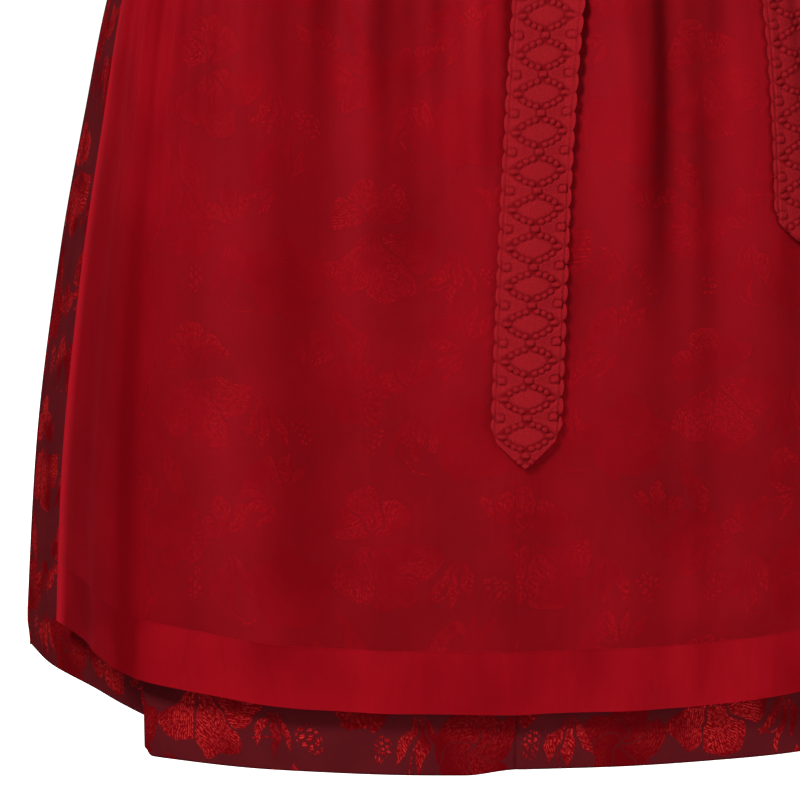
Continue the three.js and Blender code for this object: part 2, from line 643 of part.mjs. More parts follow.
function addTail(name, line) {
  const [start, end] = [line[0].drop, line[line.length - 1].drop];
  const steps = Math.round((end - start) / TAIL_STEP);
  const acrossRibbon = [-0.5, -0.25, 0, 0.25, 0.5];
  const grid = Array.from({ length: steps + 1 }, (_, row) =>
    acrossRibbon.map((across) => {
      // The last rows bend into the point: the middle runs on while the edges stop at the shoulders.
      const shoulder = end - TAIL_POINT * 2 * Math.abs(across);
      const drop = lerp(start, shoulder, row / steps);
      return tailPoint(line, drop, across);
    }),
  );
  add(name, clothWall(grid, RIBBON_CLOTH), "ribbon");
}

// ---------------------------------------------------------------- the whole garment
addBodice();
addClosingTape();
addSkirt();
addApron();
addBand("apron_band", -BAND_FRONT_ANGLE, BAND_FRONT_ANGLE, 30);
addBand("ribbon_round_back", BAND_FRONT_ANGLE, 360 - BAND_FRONT_ANGLE, 28);
addKnot();
addLoop("bow_loop_right", -1);
addLoop("bow_loop_left", 1);
for (const [name, line] of Object.entries(TAILS)) addTail(name, line);

export default dirndl;
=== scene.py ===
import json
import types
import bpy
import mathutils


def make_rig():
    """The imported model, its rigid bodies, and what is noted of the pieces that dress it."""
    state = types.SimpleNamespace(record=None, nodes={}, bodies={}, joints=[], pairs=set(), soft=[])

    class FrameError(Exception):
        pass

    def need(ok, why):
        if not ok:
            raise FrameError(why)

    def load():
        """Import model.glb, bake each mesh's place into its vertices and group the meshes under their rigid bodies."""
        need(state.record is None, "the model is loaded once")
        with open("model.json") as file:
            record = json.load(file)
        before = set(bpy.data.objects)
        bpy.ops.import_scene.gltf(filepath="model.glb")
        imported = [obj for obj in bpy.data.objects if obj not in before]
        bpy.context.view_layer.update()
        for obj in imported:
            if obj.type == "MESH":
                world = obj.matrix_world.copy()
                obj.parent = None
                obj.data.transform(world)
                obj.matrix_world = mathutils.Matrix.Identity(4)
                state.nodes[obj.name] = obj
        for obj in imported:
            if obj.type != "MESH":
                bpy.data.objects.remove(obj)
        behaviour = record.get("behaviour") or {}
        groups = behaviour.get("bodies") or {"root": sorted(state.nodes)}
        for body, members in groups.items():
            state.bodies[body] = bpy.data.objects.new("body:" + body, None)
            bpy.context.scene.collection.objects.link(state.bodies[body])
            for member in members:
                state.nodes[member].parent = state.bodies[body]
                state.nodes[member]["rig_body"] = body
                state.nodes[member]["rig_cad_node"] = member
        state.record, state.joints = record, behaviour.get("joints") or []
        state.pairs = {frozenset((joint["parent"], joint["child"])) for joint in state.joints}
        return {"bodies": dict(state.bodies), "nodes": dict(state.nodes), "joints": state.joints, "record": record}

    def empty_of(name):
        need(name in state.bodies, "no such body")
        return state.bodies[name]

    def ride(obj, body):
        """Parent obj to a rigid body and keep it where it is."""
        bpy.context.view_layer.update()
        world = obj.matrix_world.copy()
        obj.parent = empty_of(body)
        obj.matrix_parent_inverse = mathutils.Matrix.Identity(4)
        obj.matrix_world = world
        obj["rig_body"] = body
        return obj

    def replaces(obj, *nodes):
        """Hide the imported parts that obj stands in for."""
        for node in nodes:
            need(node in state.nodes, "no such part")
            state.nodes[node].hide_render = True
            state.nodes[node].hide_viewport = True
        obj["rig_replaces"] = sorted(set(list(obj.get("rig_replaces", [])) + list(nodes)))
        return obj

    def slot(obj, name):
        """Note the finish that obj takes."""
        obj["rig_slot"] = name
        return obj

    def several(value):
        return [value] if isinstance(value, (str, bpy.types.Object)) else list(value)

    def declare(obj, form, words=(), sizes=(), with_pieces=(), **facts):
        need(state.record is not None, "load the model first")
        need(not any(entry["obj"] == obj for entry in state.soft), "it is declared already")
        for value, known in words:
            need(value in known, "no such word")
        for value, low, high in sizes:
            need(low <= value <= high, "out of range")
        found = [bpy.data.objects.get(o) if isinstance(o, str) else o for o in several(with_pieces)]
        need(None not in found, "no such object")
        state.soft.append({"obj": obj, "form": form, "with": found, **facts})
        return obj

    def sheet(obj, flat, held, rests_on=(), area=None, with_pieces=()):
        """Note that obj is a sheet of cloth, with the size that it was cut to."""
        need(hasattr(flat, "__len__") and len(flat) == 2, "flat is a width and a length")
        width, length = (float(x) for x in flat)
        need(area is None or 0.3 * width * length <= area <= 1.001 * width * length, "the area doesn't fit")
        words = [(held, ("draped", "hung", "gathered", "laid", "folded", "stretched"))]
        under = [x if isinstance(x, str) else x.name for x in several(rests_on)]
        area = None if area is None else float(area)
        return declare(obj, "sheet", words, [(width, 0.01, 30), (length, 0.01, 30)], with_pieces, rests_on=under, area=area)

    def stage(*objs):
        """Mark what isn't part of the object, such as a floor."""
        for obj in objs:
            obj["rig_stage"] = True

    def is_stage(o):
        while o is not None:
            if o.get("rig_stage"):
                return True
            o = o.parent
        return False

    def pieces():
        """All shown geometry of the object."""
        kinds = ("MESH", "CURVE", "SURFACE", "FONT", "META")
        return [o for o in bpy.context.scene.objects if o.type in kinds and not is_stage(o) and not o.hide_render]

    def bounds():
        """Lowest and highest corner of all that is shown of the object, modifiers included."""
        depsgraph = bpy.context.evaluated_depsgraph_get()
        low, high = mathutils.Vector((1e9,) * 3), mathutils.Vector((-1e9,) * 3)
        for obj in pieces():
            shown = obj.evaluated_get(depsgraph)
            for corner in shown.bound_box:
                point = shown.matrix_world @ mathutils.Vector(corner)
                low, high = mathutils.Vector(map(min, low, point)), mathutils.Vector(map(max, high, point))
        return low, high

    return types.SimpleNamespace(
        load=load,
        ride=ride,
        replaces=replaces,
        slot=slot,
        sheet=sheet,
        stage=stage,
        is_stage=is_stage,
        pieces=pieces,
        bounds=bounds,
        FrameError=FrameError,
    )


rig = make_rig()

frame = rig.load()
cad_box = [list(corner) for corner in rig.bounds()]

import json
import math

import bmesh
import bpy
import numpy as np
from mathutils import Vector

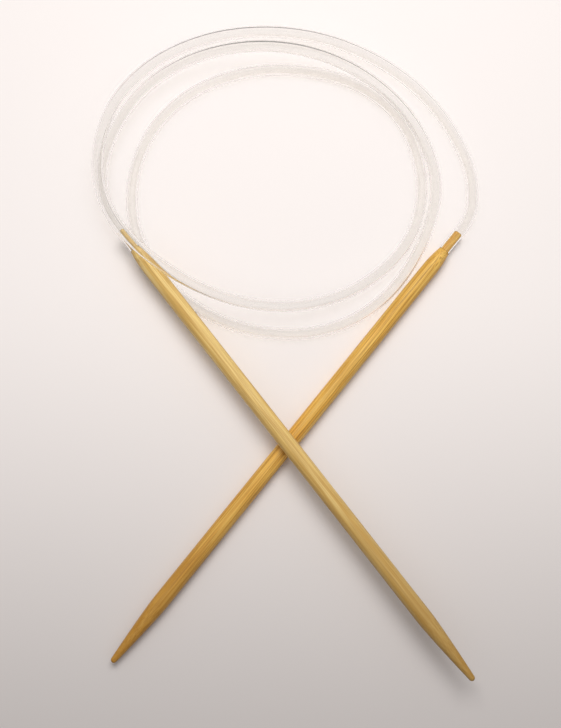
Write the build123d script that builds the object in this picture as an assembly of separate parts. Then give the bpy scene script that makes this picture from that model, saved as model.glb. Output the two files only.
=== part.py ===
from build123d import *
import math
import os

# Circular knitting needle: two bamboo needles joined by one length of clear PVC tube, as it lies.
# Millimetres, +Z up. The origin is on the table, under the middle of the box round the two needles.

# Needles
needle_diameter = 4.5  # the knitting size, US 7
left_needle_length = 147.0  # shoulder to tip
right_needle_length = 144.4
point_length = 20.0  # the tapered working end
point_middle_diameter = 3.3
nose_diameter = 1.7  # the point ends in half a ball
collar_length = 7.0  # the shaft thins towards the shoulder, down to the tube's diameter
shoulder_diameter = 3.2
shoulder_edge = 0.15

# Tenon: the turned stub that the tube is pushed over
tenon_length = 6.5
tenon_chamfer = 0.25
tenon_clearance = 0.03  # tenon to bore, on the radius

# Tube
tube_diameter = 3.2
tube_bore = 2.4
end_run = 5.0  # first run of the tube, in line with its needle
arc_share = 0.45  # of the shorter run, that each arc's tangent takes

# How the needles lie: the right one flat on the table, the left one over a turn of tube and the right one
right_shoulder_x, right_shoulder_y = 43.0, 55.5
right_heading = -129.0  # degrees from +X, shoulder to tip
left_shoulder_x, left_shoulder_y = -42.95, 55.35
left_heading = -51.95
rest_gap = 0.25  # kept between pieces that lie on each other
tube_under_left = 9.0  # from the left shoulder to the turn of tube below it
needle_under_left = 68.0  # from the left shoulder to the right needle below it

# Route of the tube between its two end runs, from the right needle to the left one
tube_route = [
    # up from the right needle and over the top, rising
    (49.6, 63.65, 2.2), (51.7, 69.9, 1.9), (50.6, 82.3, 1.7), (40.5, 99.1, 2.4), (26.8, 110.4, 3.0),
    (10.0, 117.5, 3.7), (-8.0, 119.4, 4.6), (-25.8, 116.3, 5.5), (-41.9, 107.3, 6.6),
    # down the left side on top of the last turn, over the left needle's collar and across the middle
    (-52.2, 92.8, 8.2), (-54.2, 73.4, 9.5), (-46.1, 58.2, 9.8), (-31.0, 46.5, 9.1), (-14.7, 39.7, 7.4),
    (3.5, 38.7, 5.4), (20.6, 44.9, 3.5), (34.0, 57.8, 2.0),
    # the inner turn, flat on the table
    (38.3, 75.3, 1.6), (32.8, 93.9, 1.6), (19.4, 105.1, 1.6), (0.8, 109.3, 1.6), (-16.8, 107.6, 1.6),
    (-33.5, 99.1, 1.6), (-43.6, 84.2, 1.6), (-45.6, 65.6, 1.6), (-38.0, 48.9, 1.6), (-23.8, 37.2, 1.6),
    (-6.7, 31.7, 1.6), (12.0, 32.8, 1.6), (27.1, 41.9, 1.6), (37.7, 57.6, 1.6),
    # the last turn, arching over the top and down to the left needle
    (42.3, 74.9, 2.7), (35.7, 92.2, 4.3), (22.6, 105.0, 5.8), (6.1, 112.3, 7.1), (-12.0, 113.8, 7.7),
    (-29.9, 109.8, 6.5), (-44.5, 99.7, 5.2), (-53.2, 82.2, 5.1), (-52.2, 69.6, 5.15), (-49.4, 63.6, 5.27),
]

needle_radius = needle_diameter / 2
bore_radius = tube_bore / 2
tenon_radius = bore_radius - tenon_clearance


def heading_vector(degrees, slope=0.0):
    """Unit vector along a needle, from its shoulder to its tip."""
    turn = math.radians(degrees)
    return Vector(math.cos(turn), math.sin(turn), slope).normalized()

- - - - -

Above are some lines. Repeat exactly, and only, those from the line that has "the whole garment" through the line that has "joints=[], pairs=set(), soft=[])".

// ---------------------------------------------------------------- the whole garment
addBodice();
addClosingTape();
addSkirt();
addApron();
addBand("apron_band", -BAND_FRONT_ANGLE, BAND_FRONT_ANGLE, 30);
addBand("ribbon_round_back", BAND_FRONT_ANGLE, 360 - BAND_FRONT_ANGLE, 28);
addKnot();
addLoop("bow_loop_right", -1);
addLoop("bow_loop_left", 1);
for (const [name, line] of Object.entries(TAILS)) addTail(name, line);

export default dirndl;
=== scene.py ===
import json
import types
import bpy
import mathutils


def make_rig():
    """The imported model, its rigid bodies, and what is noted of the pieces that dress it."""
    state = types.SimpleNamespace(record=None, nodes={}, bodies={}, joints=[], pairs=set(), soft=[])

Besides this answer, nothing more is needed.